Abigail Jones is an award-winning journalist and New York Times bestselling author specializing in mental health, trauma, women and family. She has written cover stories, features and culture articles for The Washington Post Magazine, Newsweek and Vanity Fair, among other publications, on topics ranging from child sexual abuse, to schizophrenia’s toll on families, to women in the CIA. She was a 2020-2021 Rosalynn Carter Fellow for Mental Health Journalism.
Jones was a senior writer at Newsweek from 2013 to 2018, where she wrote more than a dozen cover stories for the magazine.

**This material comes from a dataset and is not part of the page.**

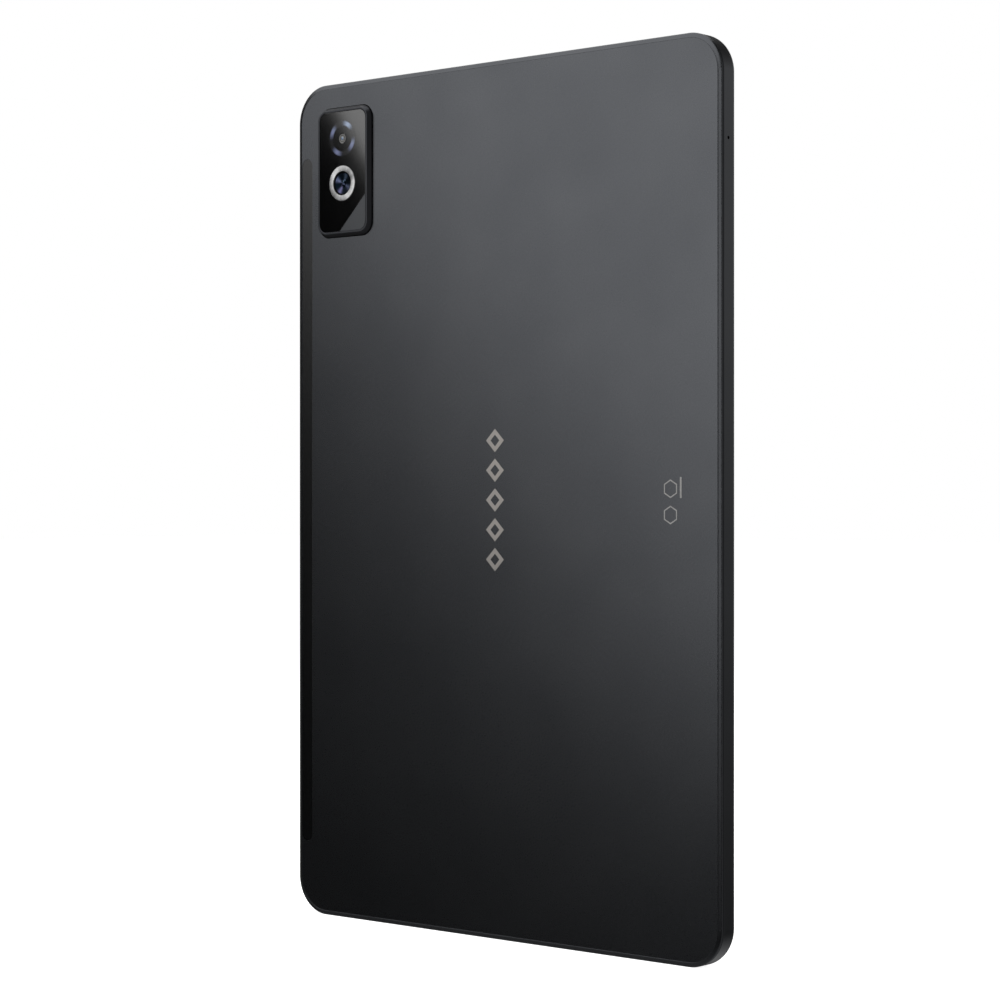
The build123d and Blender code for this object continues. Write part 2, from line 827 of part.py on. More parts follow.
def make_shield(x, z):
    """Pressed steel can over a group of chips, open below."""
    can = slab(x, z, 2.1, board_top, 0.6)
    inside = slab((x[0] + 0.2, x[1] - 0.2), (z[0] + 0.2, z[1] - 0.2), 2.3, board_top + 1, 0.4)
    return can - inside


shields = {
    "shield_can_processor": ((45.0, 66.0), (112.0, 144.0)),
    "shield_can_power": ((48.0, 72.0), (171.0, 184.0)),
    "shield_can_radio": ((45.0, 68.0), (187.0, 199.0)),
}


def make_board_chips():
    """Processor, memory, storage, power and radio chips under the shields."""
    places = [
        ((48.0, 62.0), (115.0, 127.5)),
        ((48.5, 60.0), (129.5, 141.0)),
        ((51.0, 58.0), (174.0, 181.0)),
        ((62.0, 68.0), (174.5, 180.5)),
        ((48.0, 56.0), (190.0, 196.0)),
        ((60.0, 65.0), (190.5, 195.5)),
    ]
    return Compound([slab(x, z, 2.5, board_top) for x, z in places])


def make_board_connectors():
    """Low sockets that the ribbons and the battery lead press into."""
    places = [
        ((38.5, 41.5), (145.0, 155.0), 2.975),
        ((38.2, 41.8), (190.5, 196.0), 2.4),
        ((56.0, 61.0), (199.5, 202.5), 2.9),
        ((68.0, 71.5), (213.7, 216.3), 3.1),
        ((38.0, 43.0), (110.5, 113.5), 3.1),
        ((6.5, 11.5), (12.0, 15.0), 3.1),
        ((65.3, 67.7), (108.6, 111.2), antenna_bottom + 2 * coax_radius),
    ]
    return Compound([slab(x, z, top, board_top) for x, z, top in places])


def make_sub_board():
    """Small board for the USB socket and the lower microphone."""
    board = slab((-sub_half, sub_half), (wall + 0.3, sub_high), board_top, board_bottom, 0.8)
    notch = usb_width / 2 + 0.15
    board -= slab((-notch, notch), (0, usb_sunk + usb_length + 0.15), 3, 5)
    for x, z in board_posts()[5:]:
        board -= disc(x, z, screw_radius + 0.1, 3, 5)
    return board


def make_link_flex():
    """Ribbon between the small board and the main board, beside the battery."""
    low = 2.95
    high = 3.1
    up = slab((7.0, 11.0), (12.0, 25.0), low, high)
    across = slab((7.0, 35.0), (21.0, 25.0), low, high)
    climb = slab((31.0, 35.0), (21.0, 114.0), low, high)
    end = slab((31.0, 43.0), (110.0, 114.0), low, high)
    return up + across + climb + end


def make_board_screws():
    """Pan head screws with a cross recess, one in each post."""
    screws = []
    for x, z in board_posts():
        screw = disc(x, z, 1.25, board_top - 0.45, board_top)
        screw += disc(x, z, screw_radius - 0.02, board_top, screw_depth - 0.1)
        for turn in (0, 90):
            bar = Pos(x, z) * Rot(0, 0, turn) * Rectangle(1.3, 0.28)
            screw -= prism(bar, board_top - 1, board_top - 0.2)
        screws.append(screw)
    return Compound(screws)


def make_thermal_sheet():
    """Graphite sheet on the inside of the cover, over the shields."""
    return slab((43.0, 71.0), (108.0, 146.0), cover_depth, cover_depth + 0.1, 1.0)


def make_antenna(z):
    """Copper antenna foil on a plastic carrier under the antenna window."""
    carrier = slab((71.0, 75.3), z, cover_depth, antenna_bottom, 0.4)
    return carrier - slab((71.8, 74.5), (z[0] + 2, z[1] - 2), 1.2, 2, 0.3)


def make_antenna_cable():
    """Thin coaxial cable from its socket on the main board to the antenna, in long easy bends."""
    y = back_y - antenna_bottom - coax_radius
    places = [(66.5, 110.0), (66.5, 100.0), (69.4, 90.0), (69.4, 79.0), (72.6, 68.5), (72.6, 57.0)]
    route = [Vector(x, y, z) for x, z in places]
    radii = []
    for before, corner, after in zip(route, route[1:], route[2:]):
        turn = (corner - before).get_angle(after - corner)
        shorter = min((corner - before).length, (after - corner).length)
        radii.append(0.45 * shorter / tan(radians(turn / 2)))
    path = FilletPolyline(*route, radius=radii)
    start = Plane(origin=path @ 0, z_dir=path % 0)
    return sweep(start * Circle(coax_radius), path=path)


def make_parts():
    """Every piece by the name of its node."""
    parts = {
        "rear_cover": make_rear_cover(),
        "antenna_window": make_antenna_window(),
        "mid_frame": make_mid_frame(),
        "usb_port_shell": make_usb_shell(),
        "usb_port_tongue": make_usb_tongue(),
        "usb_port_contacts": make_usb_contacts(),
        "volume_rocker": make_volume_rocker(),
        "power_button": make_power_button(),
        "dome_switches": make_dome_switches(),
        "key_flex": make_key_flex(),
        "key_brackets": make_key_brackets(),
        "card_tray": make_card_tray(),
        "card_tray_seal": make_tray_seal(),
        "card_reader": make_card_reader(),
        "eject_rod": make_eject_rod(),
        "eject_lever": make_eject_lever(),
        "eject_lever_pivot": make_eject_pivot(),
        "speaker_meshes": make_speaker_meshes(),
        "side_microphone": make_side_microphone(),
        "bottom_microphone": make_bottom_microphone(),
        "camera_bezel": make_camera_bezel(),
        "camera_glass": make_camera_glass(),
        "camera_corner_plate": make_camera_corner_plate(),
        "lens_ring": make_lens_ring(),
        "lens_disc": make_lens_disc(),
        "lens_element": make_lens_element(),
        "lens_barrel": make_lens_barrel(),
        "camera_gasket": make_camera_gasket(),
        "rear_camera_module": make_rear_camera(),
        "flash_lens": make_flash_lens(),
        "flash_led": make_flash_led(),
        "cover_glass": make_cover_glass(),
        "display_adhesive": make_display_adhesive(),
        "display_panel": make_display_panel(),
        "backlight_tray": make_backlight_tray(),
        "light_guide": make_light_guide(),
        "front_camera_module": make_front_camera(),
        "light_sensor": make_light_sensor(),
        "display_flex": make_display_flex(),
        "battery_cell_lower": make_battery_cell(0),
        "battery_cell_upper": make_battery_cell(1),
        "battery_adhesive_strips": make_battery_adhesive(),
        "battery_protection_board": make_battery_board(),
        "battery_lead": make_battery_lead(),
        "main_board": make_main_board(),
        "board_chips": make_board_chips(),
        "board_connectors": make_board_connectors(),
        "sub_board": make_sub_board(),
        "board_link_flex": make_link_flex(),
        "board_screws": make_board_screws(),
        "thermal_sheet": make_thermal_sheet(),
        "antenna_lower": make_antenna((36.0, 96.0)),
        "antenna_cable": make_antenna_cable(),
    }
    for name, (x, z) in shields.items():
        parts[name] = make_shield(x, z)
    for side, side_name in ((-1, "left"), (1, "right")):
        for end, end_name in ((-1, "lower"), (1, "upper")):
            parts[f"speaker_{end_name}_{side_name}"] = make_speaker(side, end)
    return parts


os.makedirs("parts", exist_ok=True)
for name, shape in make_parts().items():
    export_step(shape, f"parts/{name}.step")
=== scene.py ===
from math import cos, pi, radians, sin

import bmesh
import bpy
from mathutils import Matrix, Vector


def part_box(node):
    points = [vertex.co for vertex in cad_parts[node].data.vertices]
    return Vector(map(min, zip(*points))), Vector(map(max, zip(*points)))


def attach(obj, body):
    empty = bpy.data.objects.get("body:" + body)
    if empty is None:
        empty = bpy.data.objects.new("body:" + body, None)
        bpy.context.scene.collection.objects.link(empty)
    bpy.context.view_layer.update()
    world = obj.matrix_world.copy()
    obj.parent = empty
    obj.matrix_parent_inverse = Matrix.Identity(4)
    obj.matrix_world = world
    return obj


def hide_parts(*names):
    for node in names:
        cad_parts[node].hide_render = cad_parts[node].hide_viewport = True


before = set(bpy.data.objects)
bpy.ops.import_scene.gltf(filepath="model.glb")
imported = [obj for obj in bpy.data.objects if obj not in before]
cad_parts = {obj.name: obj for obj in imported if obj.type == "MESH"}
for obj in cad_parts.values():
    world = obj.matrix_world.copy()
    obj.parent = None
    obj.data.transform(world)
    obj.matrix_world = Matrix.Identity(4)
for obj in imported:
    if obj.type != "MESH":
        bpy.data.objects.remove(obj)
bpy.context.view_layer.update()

mm = 0.001
print("frame loaded:", len(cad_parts), "nodes")


# small modelling helpers

def deselectAll():
    if bpy.context.mode != "OBJECT":
        bpy.ops.object.mode_set(mode="OBJECT")
    bpy.ops.object.select_all(action="DESELECT")


def makeActive(piece):
    deselectAll()
    piece.select_set(True)
    bpy.context.view_layer.objects.active = piece


def editNew(name):
    # the primitive that was just added gets its name and goes into edit mode, all selected
    piece = bpy.context.object
    piece.name = name
    piece.data.name = name
    bpy.ops.object.transform_apply(location=True, rotation=True, scale=True)
    bpy.ops.object.mode_set(mode="EDIT")
    bpy.ops.mesh.select_all(action="SELECT")
    return piece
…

Two of them won Front Page Awards from the Newswomen’s Club of New York: Best Medicine/Health Reporting for her 2017 cover story “Cancer and Sex: Why Is Nobody Talking About It?” and Best Magazine Interview for her 2016 cover profile “Life After Eleven Years of Captivity, Rape and Torture: Michelle Knight’s Story.”
Now a freelance writer, Abigail has also worked at the Forward, The Daily and The Atlantic. She co-authored the New York Times and #1 Boston Globe nonfiction bestseller “Restless Virgins: Love, Sex, and Survival in Prep School,” now a Lifetime Original Movie.
Abigail was a 2014-2015 Ochberg Fellow in trauma journalism and serves as an advisor to the Trust for Trauma Journalism. She is chair of the editorial board of the Dartmouth Alumni Magazine, where she is also a regular contributor. She has Master’s degrees arts and culture journalism from the Columbia Journalism School as well as in creative writing from the University of Edinburgh, Scotland, and a Bachelor’s in English from Dartmouth College. She lives in New York City with her family.